Russians are using the power of memes to fund independent journalism

14 August 2019

The team of creatives whose satire-fuelled take on Moscow’s opposition protests stormed the Russian internet have begun harnessing the power of memes to raise money for one of the country’s top independent news outlets, Mediazona.

The group gave thousands of Russians the power to add crowds of riot police to photos of their choice via a dedicated Telegram bot.

It spawned more than 600,000 memes from Russians keen to mock the police’s response to the demonstrations taking place in central Moscow for more than a month. Online videos have repeatedly shown police beating protestors, who are calling on city officials to allow disqualified opposition candidates to run in local elections amid claims they were barred from running illegally.

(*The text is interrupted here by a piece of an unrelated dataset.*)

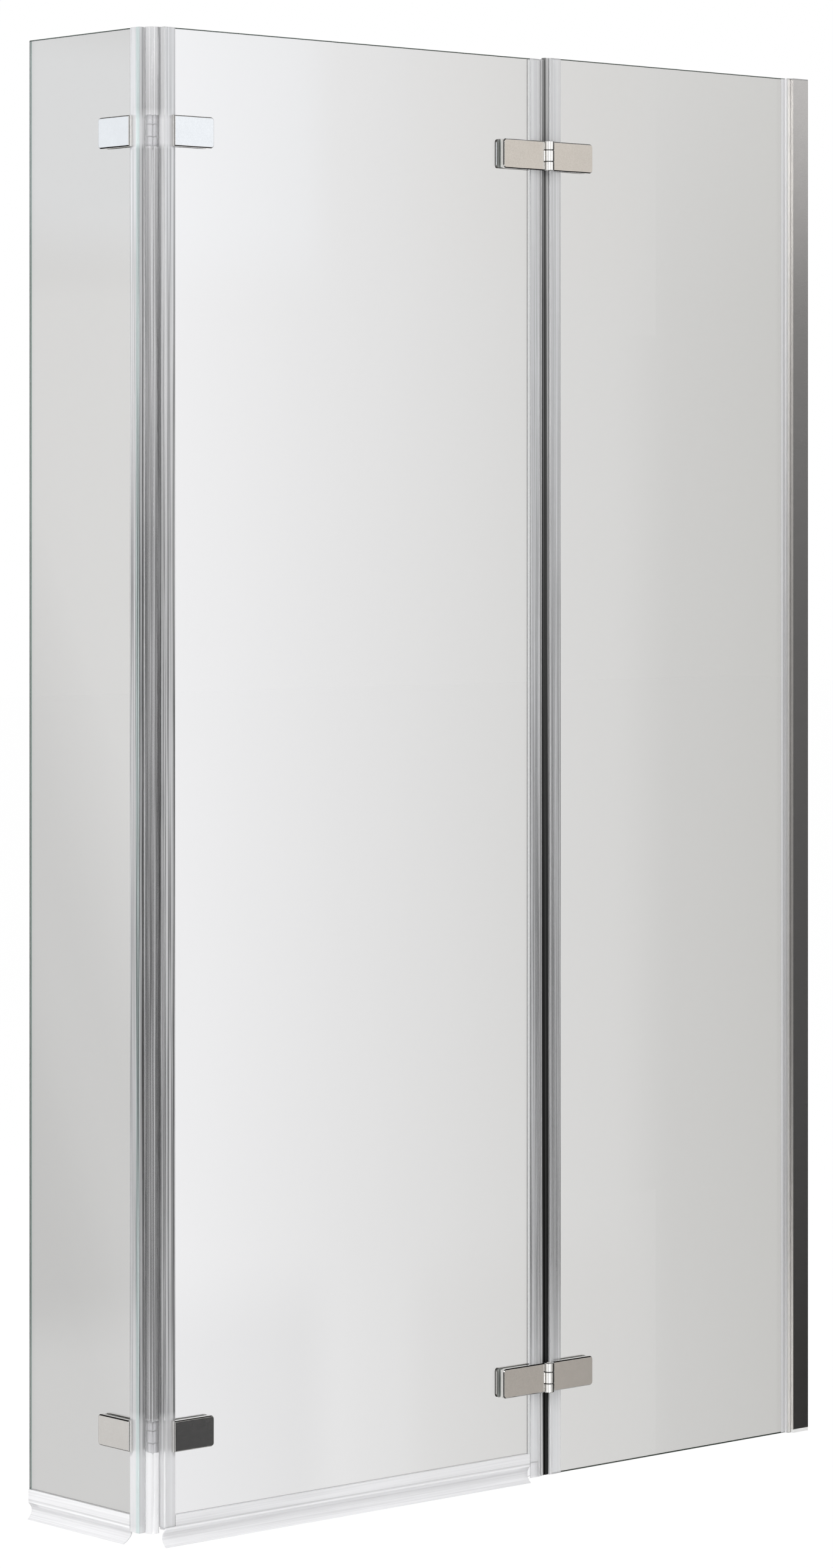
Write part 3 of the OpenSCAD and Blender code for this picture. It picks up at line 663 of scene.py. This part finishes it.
def in_edit_mode(obj, action):
    """Runs an action on the whole mesh of one object in edit mode."""
    only(obj)
    bpy.ops.object.mode_set(mode="EDIT")
    bpy.ops.mesh.select_all(action="SELECT")
    action()
    bpy.ops.object.mode_set(mode="OBJECT")


def use_materials(obj, *names):
    """Gives an object these materials in place of its own."""
    obj.data.materials.clear()
    for name in names:
        obj.data.materials.append(bpy.data.materials[name])


def merged_copy(node_name):
    """A free copy of a CAD node's mesh, with its loose triangles joined into true faces."""
    source = frame["nodes"][node_name]
    made = bpy.data.objects.new(f"dressed_{node_name}", source.data.copy())
    bpy.context.scene.collection.objects.link(made)

    def clean():
        bpy.ops.mesh.remove_doubles(threshold=SAME_PLACE)
        bpy.ops.mesh.dissolve_limited(angle_limit=SAME_PLANE)

    in_edit_mode(made, clean)
    return made


def block(name, low, high):
    """A block between two corners, with its place and size in its mesh."""
    low, high = Vector(low), Vector(high)
    bpy.ops.mesh.primitive_cube_add(size=1, location=(low + high) / 2, scale=high - low)
    made = bpy.context.object
    made.name = name
    bpy.ops.object.transform_apply(location=True, rotation=True, scale=True)
    return made


def bevel_all(obj, width):
    """Cuts every edge of a fresh block back to a narrow face."""
    in_edit_mode(obj, lambda: bpy.ops.mesh.bevel(offset=width, segments=1, affect="EDGES"))


def apply_modifier(obj, kind, **settings):
    """Adds a modifier with these settings, and applies it."""
    only(obj)
    step = obj.modifiers.new(kind, kind)
    for key, value in settings.items():
        setattr(step, key, value)
    bpy.ops.object.modifier_apply(modifier=step.name)


def cut_away(obj, cutter):
    """Cuts one object's shape out of another, and removes the cutter."""
    apply_modifier(obj, "BOOLEAN", operation="DIFFERENCE", solver="EXACT", object=cutter)
    bpy.data.objects.remove(cutter)


def smooth(obj, limit=SHARP):
    """Smooths the shading below the limit."""
    only(obj)
    bpy.ops.object.shade_smooth_by_angle(angle=math.radians(limit))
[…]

Tolya Kapustin, microblogger and Twitter producer for a Moscow ad agency, promoted the bot online. He told Russia’s TJournal that police response to the protests had left the city looking as if it was under “martial law”.

“Of course, there was a political message,” he told TJournal. “I don’t approve of what our government is doing, [and] I don’t approve of candidates being barred. With the help of this bot, I’m trying to reflect my fear of our city being overrun by martial law. If you can’t overcome something or lead it, you can laugh at it — and that makes it a little easier.”

The team are now harnessing the bot’s viral fame to drive funds to independent Russian news site Mediazona. The site, which specialises in in-depth reporting on Russia’s justice system, was founded in 2014 with the help of two former members of Pussy Riot, Nadezhda Tolokonnikova and Maria Alyokhina. “Have fun with riot police on the internet,” the team wrote in a special message to their 80,000 users, “but if you meet the riot police in real life, and — God forbid — something happens to you, these are the guys who will write about your story.”

The fundraising drive has already raised hundreds of dollars, far outstripping the $30 that the group spent on servers.

“Of course, we still need offline activism,” Kapustin told TJournal. “But sometimes it’s worth trying to think outside the box and beyond the usual donation drives and street rallies. It’s about thinking about the skills you have and using them in the best possible way to get us all a little closer to the beautiful Russia of the future.”